*Exercise requirements*:
Return the first line, the line containing "rim_round = 1.2", and every line between them, exactly as they stand.
--- BEGIN Data section ---
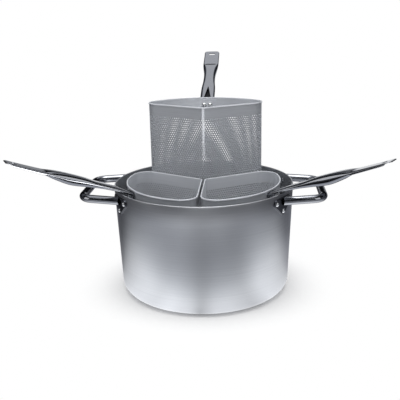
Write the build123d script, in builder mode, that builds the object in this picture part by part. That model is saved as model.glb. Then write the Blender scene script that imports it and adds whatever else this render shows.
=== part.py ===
from build123d import *
from math import asin, cos, degrees, hypot, radians, sin, sqrt, tan
import os

# A pasta pot with three lift-out strainer baskets, each a third of a round, in millimetres, +Z up.
# The origin is where the pot's axis meets the table. The front is towards -Y, and the side loops
# are on +X and -X.

# Pot
rim_radius = 180.0
pot_height = 220.0
base_radius = 171.0
wall_thickness = 3.3
floor_thickness = 4.0
base_corner = 22.0
rim_round = 1.2

# Baskets
thirds = 3
basket_radius = 154.0
basket_gap = 7.0
basket_rim_rise = 5.0
basket_foot_gap = 0.3
apex_round = 10.0
side_round = 28.0
foot_round = 8.0
pan_height = 9.0
sheet_thickness = 1.2
hem_height = 2.6
hem_fold = 1.3
hem_round = 0.5
rear_lift = 143.5

# Perforation: staggered round holes, coarser than on the real sheet but with the same open share
hole_pitch = 18.0
hole_diameter = 10.8
plain_band = 24.0

# Basket handles, pressed from stainless sheet and folded into a hollow grip
handle_reach = 232.0
handle_rise = 96.5
handle_start_drop = 8.6
handle_width = 38.0
handle_sheet = 1.5
tab_drop = 26.0
throat_width = 18.0
slot_length = 16.0
slot_width = 8.0
slot_from_tip = 17.0
tip_round = 10.0

# Side loops, bent from round stainless tube
loop_tube = 16.0
loop_tube_wall = 1.5
loop_reach = 235.5
loop_drop = 15.5
loop_half_span = 71.0
loop_bend = 28.0
landing_angle = 30.0

# Flange plates under the ends of the loops
plate_thickness = 3.0
plate_round = 8.0
plate_side = 23.0
plate_upper_drop = 15.5
plate_lower_drop = 34.0
plate_edge_round = 0.8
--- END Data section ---
*Solution for this problem*:
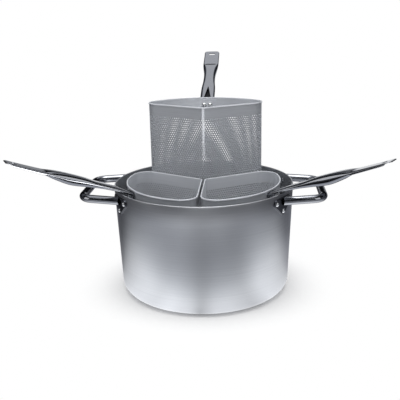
Write the build123d script, in builder mode, that builds the object in this picture part by part. That model is saved as model.glb. Then write the Blender scene script that imports it and adds whatever else this render shows.
=== part.py ===
from build123d import *
from math import asin, cos, degrees, hypot, radians, sin, sqrt, tan
import os

# A pasta pot with three lift-out strainer baskets, each a third of a round, in millimetres, +Z up.
# The origin is where the pot's axis meets the table. The front is towards -Y, and the side loops
# are on +X and -X.

# Pot
rim_radius = 180.0
pot_height = 220.0
base_radius = 171.0
wall_thickness = 3.3
floor_thickness = 4.0
base_corner = 22.0
rim_round = 1.2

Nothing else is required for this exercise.